* START Data *
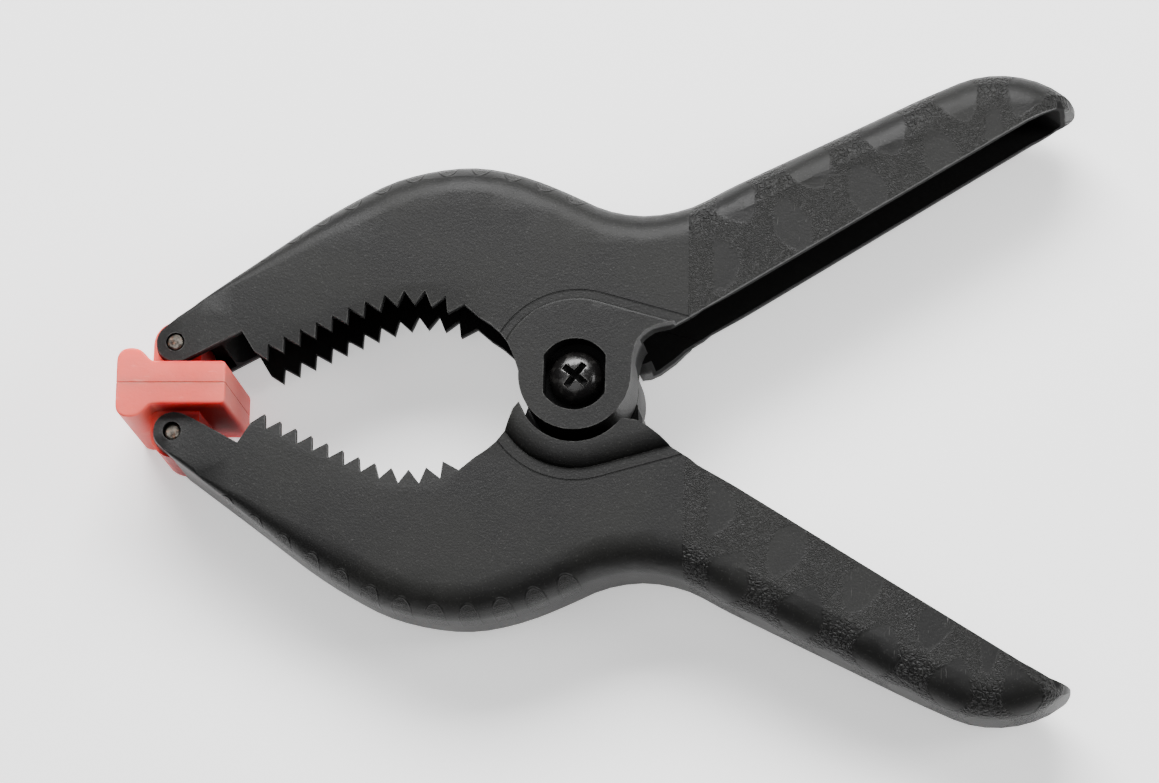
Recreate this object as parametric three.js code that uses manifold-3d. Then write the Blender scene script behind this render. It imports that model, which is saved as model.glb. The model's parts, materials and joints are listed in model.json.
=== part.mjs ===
// Hand spring clamp: two moulded U-channel arms on one pivot screw, a torsion spring and swivel pads.
// Millimetres, +Z up. The clamp lies on its side: jaws towards -X, handles towards +X.
// Each arm is drawn once, on the +Y side with its ear on the +Z half; the second arm is turned about X.
import * as THREE from "three";
import { mergeVertices } from "three/addons/utils/BufferGeometryUtils.js";
import Module from "manifold-3d";

const wasm = await Module();
wasm.setup();

// Arm moulding
const armHalf = 10; // half of the arm's thickness
const cheekWall = 2.2;
const webWall = 2.6;
const edgeRadius = 5.5; // rounding of the outer web along jaw belly and handle
const tipEdgeRadius = 0.8; // rounding of the outer web at the jaw tip
const channelHalf = armHalf - cheekWall;
const channelRadius = 3;
const handleTaper = 0.14; // share of the thickness lost at the handle's end
const taperStart = 20;
const taperEnd = 82;
const noseStart = 73.5; // the handle's end is rounded across its thickness from here
const noseEnd = 81.6;

// Hub
const hubHalf = 13; // ear faces stand 3 mm above the cheeks
const pivotRise = 1.4; // pivot above the line midway between the arms
const splitGap = 0.2; // each ear stops this far from the middle plane
const earRadius = 9.35;
const bossRadius = 12.6;
const plateauRadius = 13.15;
const collarRadius = 13.9;
const collarHeight = 2;
const collarShoulder = 3.4;
const recessFlats = 5.15; // half width across the flats of the screw recess
const recessRadius = 6.05;
const recessFloor = 8.5;
const pocketTop = 6;
const pocketRadius = 8.3;
const postRadius = 4.6;
const boreRadius = 2.62;

// Jaw tip, pads and pins
const padPin = new THREE.Vector2(-67.5, 7.6);
const tipRadius = 3.5;
const lugRadius = 4.05;
const lugHalf = 7.5;
const padHalf = 13;
const padFront = -76.7;
const padBack = -58.3;
const padPlate = 3.7;
const padFaceGap = 0.06;
const padEdge = 0.4;
const pinRadius = 1.4;
const pinBore = 1.55;

// Teeth
const toothCount = 12;
const toothDepth = 2.35;
const toothStep = 0.22; // the toothed strip stands this far below each cheek

// Spring
const wireRadius = 1;
const coilRadius = 6.9;
const coilPitch = 2.35;
const coilTurns = 4;
const legEnd = new THREE.Vector2(46, 40.4);
const legHeight = (coilPitch * coilTurns) / 2;

const nylonColour = 0x2b2c2d;
const padColour = 0xd9776a;
const steelColour = 0x9a968f;
const screwColour = 0x2a2927;
const springColour = 0x6d6c68;

// ---- helpers ----

function toSolid(geometry) {
  const bare = geometry.clone();
  bare.deleteAttribute("normal");
  bare.deleteAttribute("uv");
  const merged = mergeVertices(bare, 1e-4);
  return new wasm.Manifold(
    new wasm.Mesh({
      numProp: 3,
      vertProperties: merged.attributes.position.array,
      triVerts: new Uint32Array(merged.index.array),
    }),
  );
}

function toGeometry(body) {
  const data = body.getMesh();
  const geometry = new THREE.BufferGeometry();
  geometry.setAttribute("position", new THREE.BufferAttribute(new Float32Array(data.vertProperties), 3));
  geometry.setIndex(new THREE.BufferAttribute(new Uint32Array(data.triVerts), 1));
  return geometry;
}

function prism(points, low, high) {
  const shape = new THREE.Shape(points);
  const geometry = new THREE.ExtrudeGeometry(shape, { depth: high - low, bevelEnabled: false });
  return toSolid(geometry.translate(0, 0, low));
}

function disc(centre, radius, low, high, segments = 48) {
  const geometry = new THREE.CylinderGeometry(radius, radius, high - low, segments);
  geometry.rotateX(Math.PI / 2);
  return toSolid(geometry.translate(centre.x, centre.y, (low + high) / 2));
}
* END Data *
From the very first line of the data through the line with "const pinBore = 1.55;" in it, please reproduce each line exactly and output nothing more.

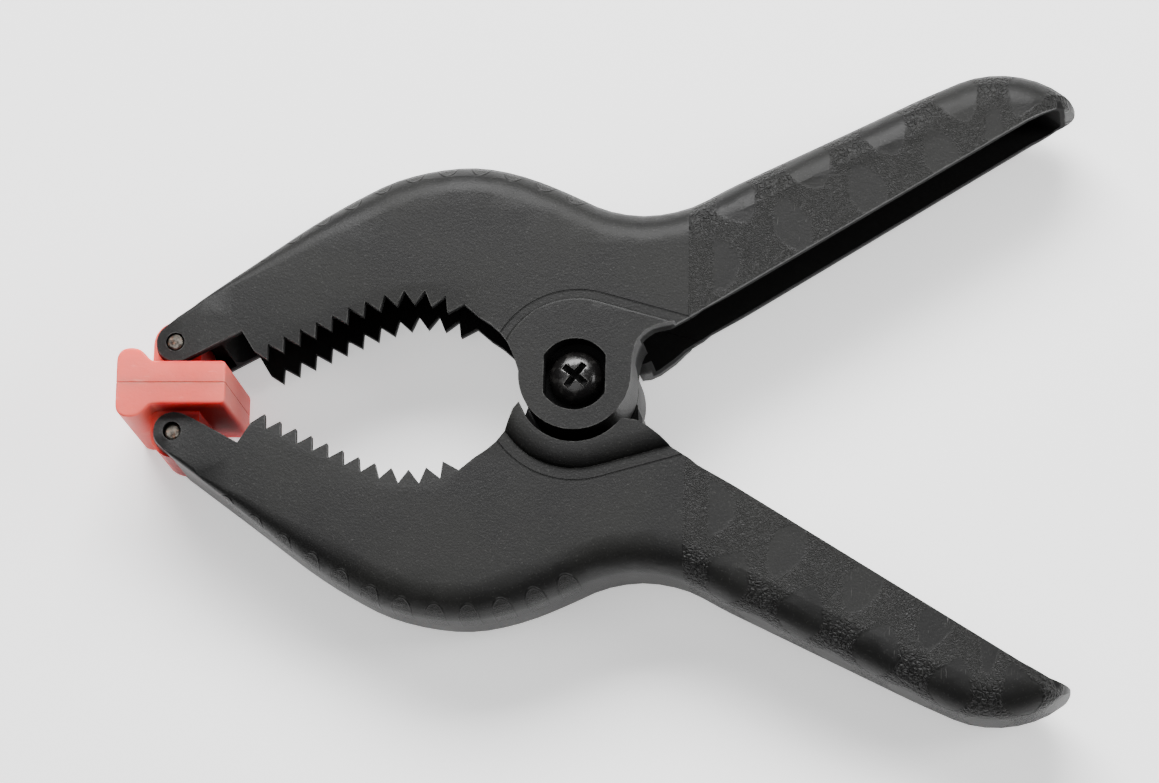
Recreate this object as parametric three.js code that uses manifold-3d. Then write the Blender scene script behind this render. It imports that model, which is saved as model.glb. The model's parts, materials and joints are listed in model.json.
=== part.mjs ===
// Hand spring clamp: two moulded U-channel arms on one pivot screw, a torsion spring and swivel pads.
// Millimetres, +Z up. The clamp lies on its side: jaws towards -X, handles towards +X.
// Each arm is drawn once, on the +Y side with its ear on the +Z half; the second arm is turned about X.
import * as THREE from "three";
import { mergeVertices } from "three/addons/utils/BufferGeometryUtils.js";
import Module from "manifold-3d";

const wasm = await Module();
wasm.setup();

// Arm moulding
const armHalf = 10; // half of the arm's thickness
const cheekWall = 2.2;
const webWall = 2.6;
const edgeRadius = 5.5; // rounding of the outer web along jaw belly and handle
const tipEdgeRadius = 0.8; // rounding of the outer web at the jaw tip
const channelHalf = armHalf - cheekWall;
const channelRadius = 3;
const handleTaper = 0.14; // share of the thickness lost at the handle's end
const taperStart = 20;
const taperEnd = 82;
const noseStart = 73.5; // the handle's end is rounded across its thickness from here
const noseEnd = 81.6;

// Hub
const hubHalf = 13; // ear faces stand 3 mm above the cheeks
const pivotRise = 1.4; // pivot above the line midway between the arms
const splitGap = 0.2; // each ear stops this far from the middle plane
const earRadius = 9.35;
const bossRadius = 12.6;
const plateauRadius = 13.15;
const collarRadius = 13.9;
const collarHeight = 2;
const collarShoulder = 3.4;
const recessFlats = 5.15; // half width across the flats of the screw recess
const recessRadius = 6.05;
const recessFloor = 8.5;
const pocketTop = 6;
const pocketRadius = 8.3;
const postRadius = 4.6;
const boreRadius = 2.62;

// Jaw tip, pads and pins
const padPin = new THREE.Vector2(-67.5, 7.6);
const tipRadius = 3.5;
const lugRadius = 4.05;
const lugHalf = 7.5;
const padHalf = 13;
const padFront = -76.7;
const padBack = -58.3;
const padPlate = 3.7;
const padFaceGap = 0.06;
const padEdge = 0.4;
const pinRadius = 1.4;
const pinBore = 1.55;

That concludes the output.